The dining commons are what you make of them. After a quarter-and-a-half of eating there every day, I’m sure the current freshman class has mixed feelings about the place. It’s true, the food does get repetitive, but there is so much at the DC you may be overlooking. My favorite thing about the UC Davis dorm food experience is that while the food is generally mediocre with the occasional flashes of brilliance (I’m looking at you, steak night), there’s an incredibly high ceiling of tastes you can experience. You just need the right attitude and a touch of creativity. So, without further ado:
The DC Secret Menu – Whether it’s breakfast or late-night, there are options available to you that can put an average DC meal between a 6 and a 7.5 on the taste scale, and between a 5 and a 9 on the fun scale. Here are some tips and creations I recall from my freshman year:
- Choco-waffles – There’s almost always something chocolaty in the dessert areas at ‘Gundo.’ Grab whatever cake/muffin/rice crispy you can find, grind it up with your (hand-sanitized) hands, and mix it in with the batter at the waffle making station.
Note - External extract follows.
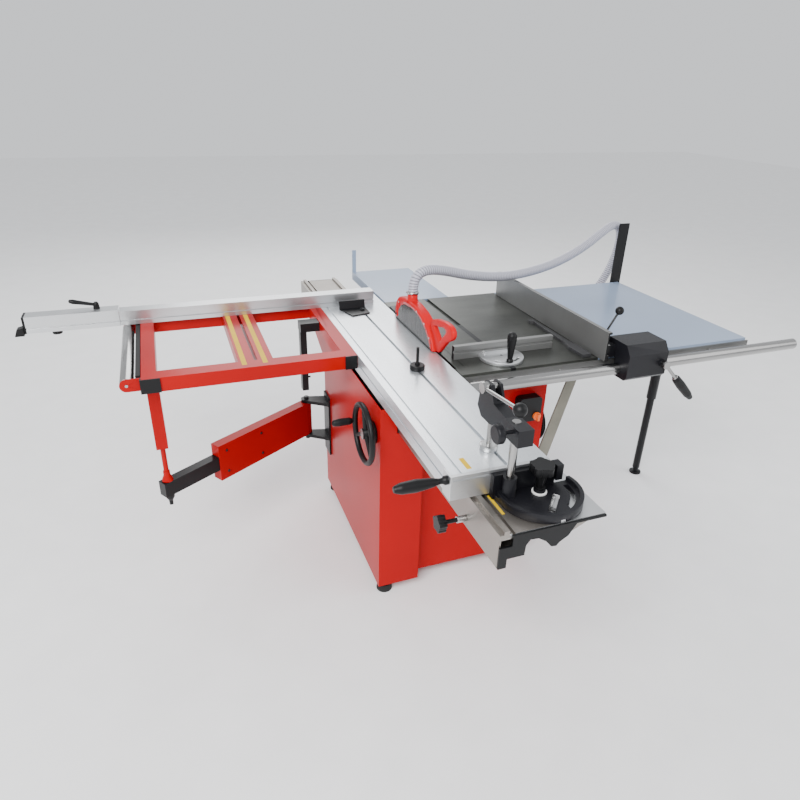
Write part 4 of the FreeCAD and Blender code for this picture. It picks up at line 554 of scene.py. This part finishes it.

- Homemade Peach Pie Offshoot – The DC often has cinnamon spiced peaches or sometimes pears. In case you didn’t know, there’s a microwave at each DC. Pop a peach in for 45 seconds then top with soft serve and bread crumbs (you’re gonna have to toast some bread — which also brings me to my next item)
- Better Panini – The Panini station at Cuarto is a godsend. You’ll find delicious cold-cuts of all varieties and good vegetable toppings that include eggplant. But fair warning: their spreads are pretty lackluster. To remedy this, go the salad bar and use chipotle ranch dressing or thousand island as a spread, top with Tapatio or Sriracha, then add grilled onions and/or mushrooms from the burger bar to your Panini.
- Better Mongolian BBQ – First off, the line is always worth it for Mongo. I got it for lunch 90 percent of the time my freshman year. For best results, pick up a Mongo bowl from the front of the line, then immediately go to the salad bar. Add whatever your heart desires. Spinach and shredded carrots are staples, but don’t be afraid to try pasta salad or bok choy. Next, go to the end of the Mongo line and put the sauces you want in your bowl beforehand; that way, they cook into your Mongo. Now you’re ready to enter the line. Don’t be afraid to ask for triple chicken or tofu or double noodles (I’ve gotten quadruple before). Get to know Robert, the Mongo man. He’ll cook yours better and make fun and interesting chit-chat with you whilst you wait in line.
The options are pretty much endless. Make sure you explore all areas and push boundaries. The staff is pretty indifferent to you and your DC experiments, so here are some tips to maximize your eating experience:
- While indifferent, the staff is still pretty accommodating. If you only want the mashed potatoes on a dish, just ask for it. It’s not worth wasting food and you’ll get more of what you want by asking.
- Look everywhere. Don’t be afraid to mix ingredients from various stations. Ex. A lot of the steamed grains and vegetables near bistro or meats from other dishes will go great in your salad.
- There’s a “gluten-free fridge” in each DC. Inside is sliced turkey, almond milk and most importantly, ice cream that actually kind of tastes like ice cream. I’m not condoning that you use these ingredients, just know that they’re there. You know, just in case.
- Go to all theme dinners. I missed one, got severe FOMO, and still remember it to this day ☹.
A word to the eager and excited – If you reading this and suddenly finding newfound gusto for awesome ideas and food experiments to try at the DC, please be wary. Many of your experiments will fail. One time I put vegetable soup on top of my salad in lieu of dressing. The point is that you miss 100% of the shots you don’t take. And when you hit your buzzer beater three-pointer (like a half soft-serve, half root beer float), it’ll all be worth it.
Now you’ve got a friend in the dinin’ business.